China’s growth since 1992, when I first began working in the country has of course been remarkable. Most commented on are the changes in infrastructure, and especially the building boom – back in 1992 one of the tallest buildings in Shanghai was the Art Deco Park Hotel just off the old Racecourse, at 22 stories and 83 meters tall. But things were about to change – the Pearl of the Orient TV tower had already laid down its tripod legs and within three years was to become the then tallest building, at 468 meters. Others would follow, rendering pre-war Hotels like the Park and the Cathay beautiful, but small.

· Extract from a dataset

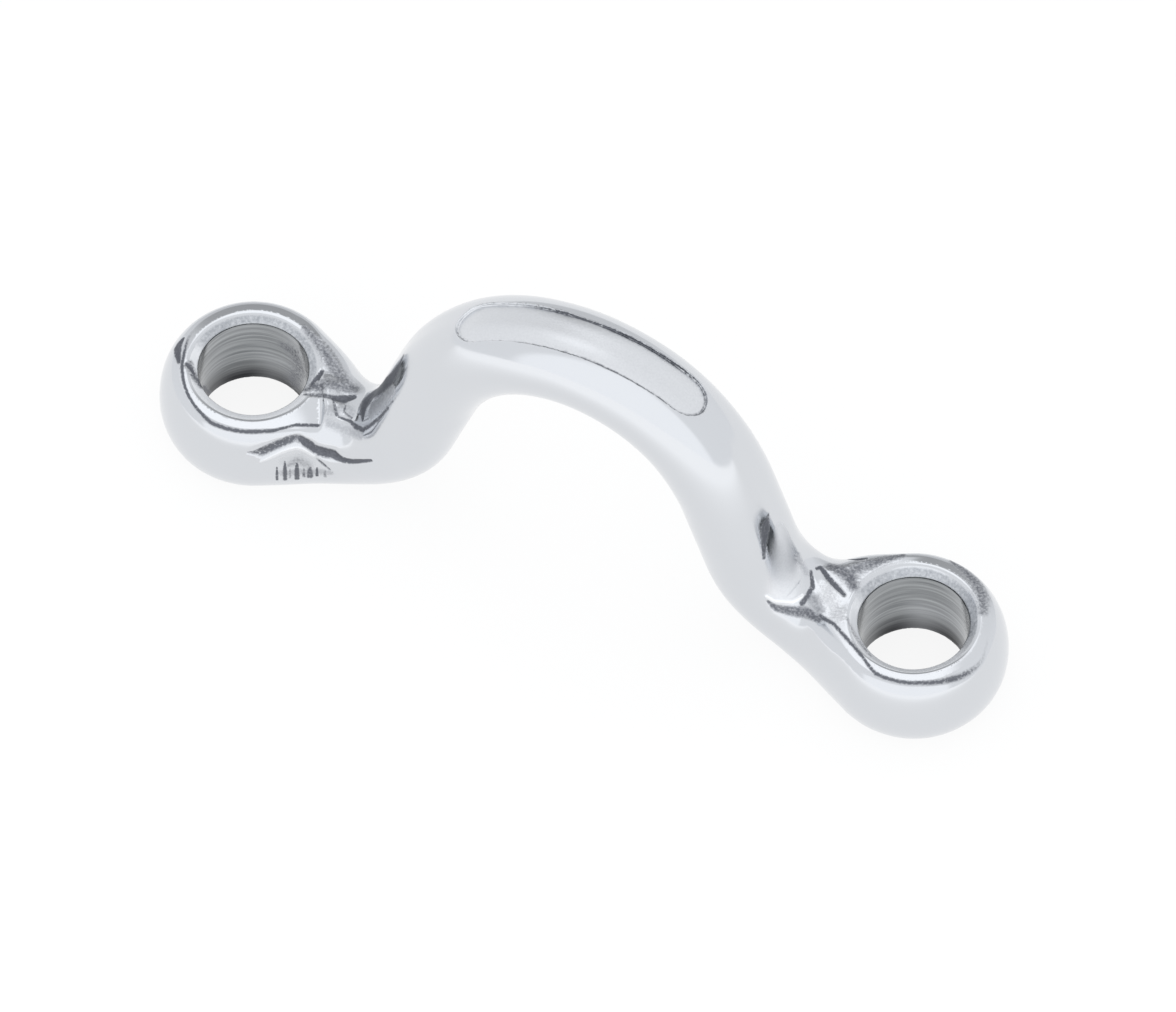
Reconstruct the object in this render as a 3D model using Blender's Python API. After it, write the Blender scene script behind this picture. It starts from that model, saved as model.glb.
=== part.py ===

However infrastructure wasn’t the only change taking place. Early on in the life of Dezan Shira & Associates I had decided the firm needed to make contacts at Governmental level, and on a national basis. Every opportunity that came to attend meetings with Chinese Government officials I took. They were open, and keen to express their plans to open up and the opportunities for foreign investment​. Some were frankly bizarre, such as the U$2 million required to establish an Ostrich farm in Wuhan. But what was noticeable was that the Government itself began to change – officials who used to wear Mao suits and were devout veterans of the revolution, almost certainly with bloody hands, began to be replaced with a more pragmatic, more commercially aware, business-minded breed. Less revolutionary, and more assertive in dealing with foreigners. Today, Mao suits in China among officials are extremely rare except for various internal CCP events where recognition of the Founding Fathers is required.

At the same time, the Chinese footprint overseas has grown. China has invested significantly in its diplomatic services since 1992, an issue that no-one seems to have collectively tracked both in terms of the transition from old revolutionaries to modern pragmatism nor in the sheer volumes of diplomats. Yet the changes are profound and far reaching. China’s Embassies and Consulates worldwide are partially deployed as massive intelligence gathering machines, aided and abetted in part by the Confucius Institutes now prevalent in many Universities, where student thought can be harvested and opinions assessed. Collectively these are powerful tools and have elevated China to probably the most efficient diplomatic service in the world. That intelligence joins the dots between individuals in Government and beyond – who is who and who can influence who. This has paid dividends in China’s Belt & Road Initiative, where China has lobbied Governments for projects it wishes to win. Often China has hired professionally, recruiting paid individuals with close connections to do this work for them. A stipend is paid, followed by a results-based commission.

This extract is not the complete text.